Yesterday, the Space Shuttle Orbiter Endeavour arrived in Los Angeles after a long journey atop the Shuttle Carrier Aircraft (SCA), the 747 specially modified to carry the Space Shuttles, which can’t fly on their own as a airplane. A small ceremony was held to welcome it.
After a series of operations that last month led to a kind of face-to-face with the Space Shuttle Atlantis, last Tuesday the Space Shuttle Endeavour left from NASA’s Kennedy Space Center in Florida for what is supposed to be its last journey. On October 12, they’ll start the complex operations to trasnport it to the California Science Center, where it will be exposed in the Samuel Oschin Space Shuttle Endeavour Display Pavilion from the end of October. It will be a short yet complex journey because the Endeavour will be transported on the roads of the area.
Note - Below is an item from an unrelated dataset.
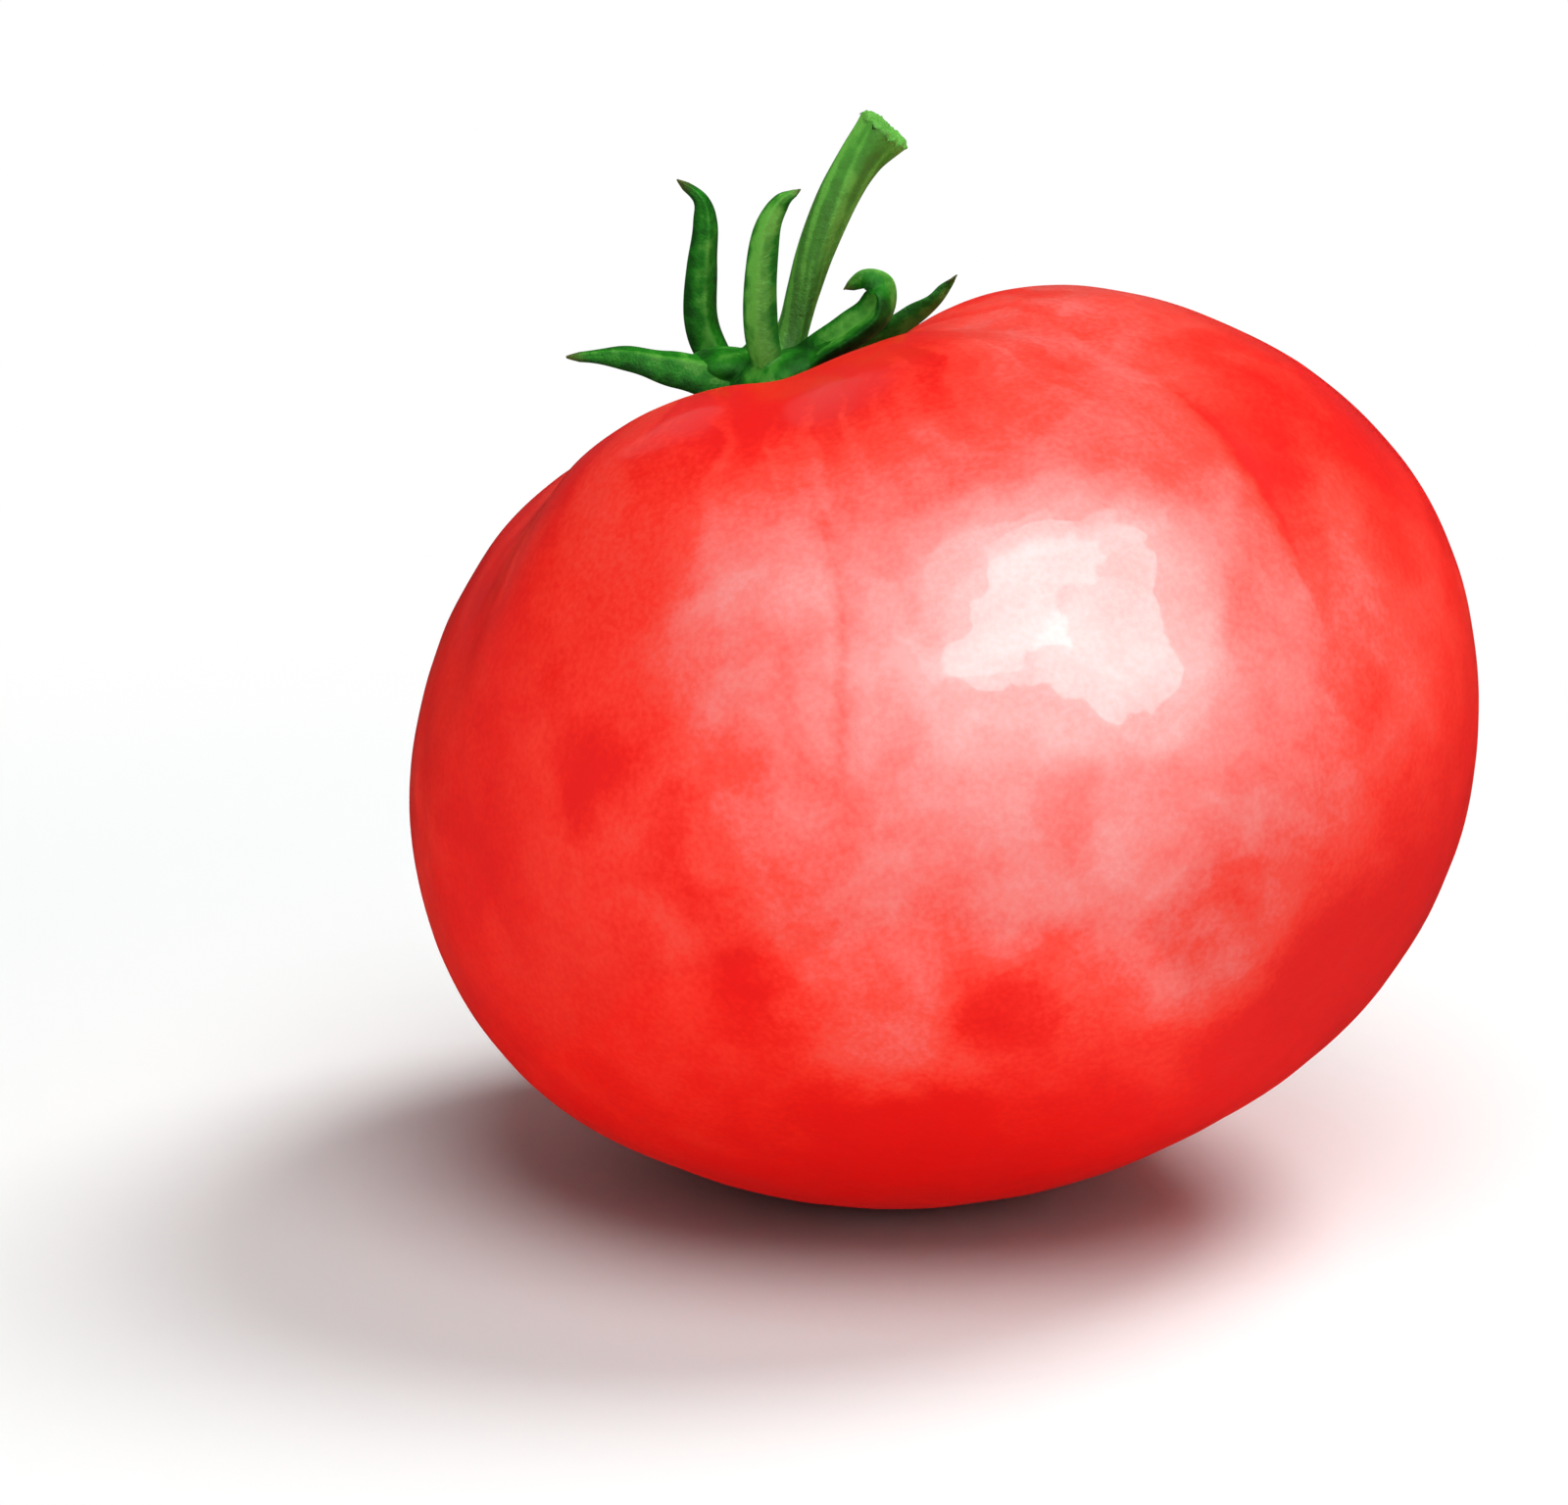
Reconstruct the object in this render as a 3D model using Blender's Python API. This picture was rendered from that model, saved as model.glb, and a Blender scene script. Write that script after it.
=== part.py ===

The flight of the Space Shuttle Endeavour was long not only because the SCA crossed the U.S.A. thus making some stops for refueling but also because it made some flyovers some cities. To show the Endeavour in the best way, the SCA carried it around the skies of the lucky cities that have been chosen for this unique show.
It was also the last show of this kind because the Space Shuttle Atlantis, the last Space Shuttle yet to be put on display, will go to the Kennedy Space Center Visitor Complex, which is so close to the hangar where it’s currently closed that it won’t require to fly there.
The two SCAs will be reused for the project SOFIA (Stratospheric Observatory for Infrared Astronomy), which in very simple terms is a flying astronomical observatory.
From Houston, where it passed Thursday, to Sacramento and San Francisco, many people have admired the passage of the Space Shuttle Endeavour taking pictures to put online. It’s yet another demonstration of the importance that the Space Shuttles had for the people and that after all there’s still interest in space missions.